A mí me gustaba de lo lindo ir al
Metropolitano. Un estadio situado en el madrileño barrio de
Cuatro Caminos. Un recinto que estaba apuntalado por todos
los sitios, que de viejo se caía a pedazos; pero era un
escenario donde el fútbol se disfrutaba de manera muy
especial.
Aún recuerdo aquella tarde de agosto, de 1964, cuando el
viejo campo presentaba un lleno impresionante. Estaba
anunciada la presentación de Armando Ufarte y el
rival elegido era la Real Sociedad. De pronto, los altavoces
dieron la noticia: Ufarte no había llegado a tiempo para
actuar. Y la desilusión cundió entre los espectadores.
Sin embargo, en aquel partido destacó sobremanera Amat:
extremo realista que le hizo diabluras a Calleja; uno
de los más grandes laterales de la historia del fútbol
español. Aquel atlético de los Madinabeitia,
Rivilla, Griffa, Jones, Collar,
Peiró, Adelardo, Mendoza, etc, andaba siempre en
números rojos y los jugadores cobraban cuando buenamente
podía pagar el club.
Muchas veces, debido a mi amistad con Medina, jugador
extremeño en las filas rojiblanca, visitaba la sede
atlética. La cual estaba en un piso de una casa de la calle
del Barquillo. Una casa que olía a cocido y a meadas de
gato. Con una escalera de madera que al pisarla crujía de
forma que hasta las ratas se asustaban y se dejaban ver en
su correr frenético.
A pesar de todo, allí estaba Valderas; con sus cien
kilos de peso y su amor por un equipo que había sido fundado
por unos vascos residentes en Madrid. Porque el atlético,
por más que los haya dispuestos a ocultarlo, nació como una
sucursal de los leones de San Mamés. Y adoptó el nombre de
Athletico de Madrid.
Cuando al Gordo Valderas, propietario de un restaurante,
llamado La estrecha, y en el cual se comía la mar de bien,
se le recordaba esa parte de la historia, torcía el gesto y
perdía, por un momento, su tan conocida amabilidad. Tampoco
es menos cierto que luego, cuando en España se prohibió
hacer uso de los extranjerismos, pasó a llamarse Atlético de
Aviación. Un nombre que debió suprimir por orden del
Ministerio del Aire, en 1941. A cuyo ministro le debía el
club muchos favores.
Mi segundo equipo ha sido siempre el Atlético de Madrid.

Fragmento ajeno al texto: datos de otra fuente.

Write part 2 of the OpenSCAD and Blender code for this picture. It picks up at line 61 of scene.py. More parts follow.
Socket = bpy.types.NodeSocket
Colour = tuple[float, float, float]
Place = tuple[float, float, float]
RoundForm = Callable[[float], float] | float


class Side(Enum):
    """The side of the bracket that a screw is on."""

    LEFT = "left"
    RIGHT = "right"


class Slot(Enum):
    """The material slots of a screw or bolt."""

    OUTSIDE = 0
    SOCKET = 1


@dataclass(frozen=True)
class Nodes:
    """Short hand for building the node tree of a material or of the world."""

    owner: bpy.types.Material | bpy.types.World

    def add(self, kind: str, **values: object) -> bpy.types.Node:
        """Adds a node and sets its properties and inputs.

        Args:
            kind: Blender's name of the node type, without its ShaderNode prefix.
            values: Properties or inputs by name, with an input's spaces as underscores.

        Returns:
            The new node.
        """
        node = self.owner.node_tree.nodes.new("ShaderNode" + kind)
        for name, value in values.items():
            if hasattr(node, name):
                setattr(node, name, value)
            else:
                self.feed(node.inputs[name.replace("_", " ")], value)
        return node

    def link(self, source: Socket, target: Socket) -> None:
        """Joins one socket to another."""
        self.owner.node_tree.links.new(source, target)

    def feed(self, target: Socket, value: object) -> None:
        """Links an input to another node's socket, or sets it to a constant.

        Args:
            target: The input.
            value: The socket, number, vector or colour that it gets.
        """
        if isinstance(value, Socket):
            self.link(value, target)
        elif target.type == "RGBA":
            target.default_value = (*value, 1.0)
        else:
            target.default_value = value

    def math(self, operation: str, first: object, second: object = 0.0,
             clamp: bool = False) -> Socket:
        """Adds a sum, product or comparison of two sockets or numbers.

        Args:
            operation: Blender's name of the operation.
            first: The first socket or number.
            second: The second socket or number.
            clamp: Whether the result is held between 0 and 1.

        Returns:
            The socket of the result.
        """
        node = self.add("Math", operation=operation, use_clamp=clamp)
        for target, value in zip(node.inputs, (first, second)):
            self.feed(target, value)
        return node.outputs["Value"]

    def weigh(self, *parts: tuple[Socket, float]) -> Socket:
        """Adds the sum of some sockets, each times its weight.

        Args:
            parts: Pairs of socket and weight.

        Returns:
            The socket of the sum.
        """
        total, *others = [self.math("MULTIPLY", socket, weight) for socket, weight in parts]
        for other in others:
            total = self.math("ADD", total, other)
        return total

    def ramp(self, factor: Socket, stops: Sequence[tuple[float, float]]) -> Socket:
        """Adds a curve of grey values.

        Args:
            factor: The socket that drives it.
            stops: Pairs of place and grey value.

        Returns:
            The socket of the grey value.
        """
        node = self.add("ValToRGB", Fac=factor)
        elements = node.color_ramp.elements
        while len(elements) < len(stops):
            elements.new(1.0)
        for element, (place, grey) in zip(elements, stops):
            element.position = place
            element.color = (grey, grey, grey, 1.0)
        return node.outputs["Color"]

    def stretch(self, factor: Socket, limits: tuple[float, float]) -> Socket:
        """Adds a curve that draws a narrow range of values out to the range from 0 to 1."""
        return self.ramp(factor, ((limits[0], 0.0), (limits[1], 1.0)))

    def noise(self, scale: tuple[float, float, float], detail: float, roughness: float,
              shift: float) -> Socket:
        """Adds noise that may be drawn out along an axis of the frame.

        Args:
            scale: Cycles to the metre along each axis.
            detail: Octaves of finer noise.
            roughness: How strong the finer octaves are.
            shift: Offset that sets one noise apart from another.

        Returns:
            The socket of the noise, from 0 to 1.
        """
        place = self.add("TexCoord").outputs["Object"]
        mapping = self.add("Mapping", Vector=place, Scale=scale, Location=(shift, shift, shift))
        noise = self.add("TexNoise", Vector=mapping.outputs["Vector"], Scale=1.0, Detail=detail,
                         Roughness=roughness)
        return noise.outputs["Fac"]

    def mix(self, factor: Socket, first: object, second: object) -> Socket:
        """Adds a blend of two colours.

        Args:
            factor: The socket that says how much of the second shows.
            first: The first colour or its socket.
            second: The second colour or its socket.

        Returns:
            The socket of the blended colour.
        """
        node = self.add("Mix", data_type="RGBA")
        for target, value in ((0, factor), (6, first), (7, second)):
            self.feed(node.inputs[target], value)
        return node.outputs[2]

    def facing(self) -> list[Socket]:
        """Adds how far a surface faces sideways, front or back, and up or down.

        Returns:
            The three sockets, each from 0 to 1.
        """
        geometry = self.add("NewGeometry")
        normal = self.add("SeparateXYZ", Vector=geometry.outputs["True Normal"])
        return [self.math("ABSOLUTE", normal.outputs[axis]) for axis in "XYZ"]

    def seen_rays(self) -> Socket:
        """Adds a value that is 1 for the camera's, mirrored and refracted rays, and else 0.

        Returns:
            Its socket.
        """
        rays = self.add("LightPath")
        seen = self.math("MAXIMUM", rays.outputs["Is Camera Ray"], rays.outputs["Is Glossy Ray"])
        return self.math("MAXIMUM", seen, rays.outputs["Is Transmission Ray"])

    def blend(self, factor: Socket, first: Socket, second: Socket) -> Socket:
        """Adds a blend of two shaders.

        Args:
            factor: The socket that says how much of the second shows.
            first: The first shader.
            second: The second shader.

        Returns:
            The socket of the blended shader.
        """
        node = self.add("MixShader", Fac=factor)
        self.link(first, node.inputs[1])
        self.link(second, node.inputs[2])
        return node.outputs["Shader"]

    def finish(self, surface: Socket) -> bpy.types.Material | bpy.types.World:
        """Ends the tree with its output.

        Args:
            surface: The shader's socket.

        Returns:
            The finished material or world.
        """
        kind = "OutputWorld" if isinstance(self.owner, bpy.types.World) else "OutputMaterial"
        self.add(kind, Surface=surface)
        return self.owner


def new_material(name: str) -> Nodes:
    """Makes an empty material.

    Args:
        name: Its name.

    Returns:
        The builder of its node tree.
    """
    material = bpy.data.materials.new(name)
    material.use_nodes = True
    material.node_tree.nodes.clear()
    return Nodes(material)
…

Aunque haya tenido presidentes como Alfonso Cabeza
y Jesús Gil. Tan alejados de la forma de ser
de Vicente Calderón; quien consiguió darle lustre a una
entidad que venía ya tocada de un ala desde sus fundación.
No se puede ser atlético fetén si no se odia al Madrid.
Dicen quienes supuran por la herida del victimismo. Los
cuales gustan de alardear que son de El Pupas; y creen que
por pertenecer a un equipo desgraciado forman parte de una
casta especial. Una casta que tiene su reserva en la ribera
del Manzanares. Y, claro, en ocasiones, sus componentes
suelen hacer el indio.
El indio lo han hecho muchos atléticos durante la semana
pasada, debido al partido contra el Barcelona. Los atléticos
dieron muestras evidentes de que querían quedarse tuertos
con tal de dejar ciegos a los madridistas. Estuvieron
pidiendo a gritos que sus jugadores no rindieran lo
suficiente para que los azulgrana no perdieran el tren de la
Liga. Daba pena oír los comentarios de Kiko
Narváez, por poner un ejemplo, acerca de su tirria al
equipo merengue.
Todo ello, es decir, todas esas sandeces aireadas por
mediocres que envidian la trayectoria del club más laureado
del mundo, produjo el efecto consiguiente entre los
futbolistas ‘colchoneros’. Sobre todo en Pichu: un
guardameta que hace bueno a Casillas. Pero hay más:
en el pecado llevan la penitencia de seis goles. Y es que el
Barsa sintió vergüenza ajena y optó por darle al Atlético su
merecido. Se lo habían ganado sus seguidores.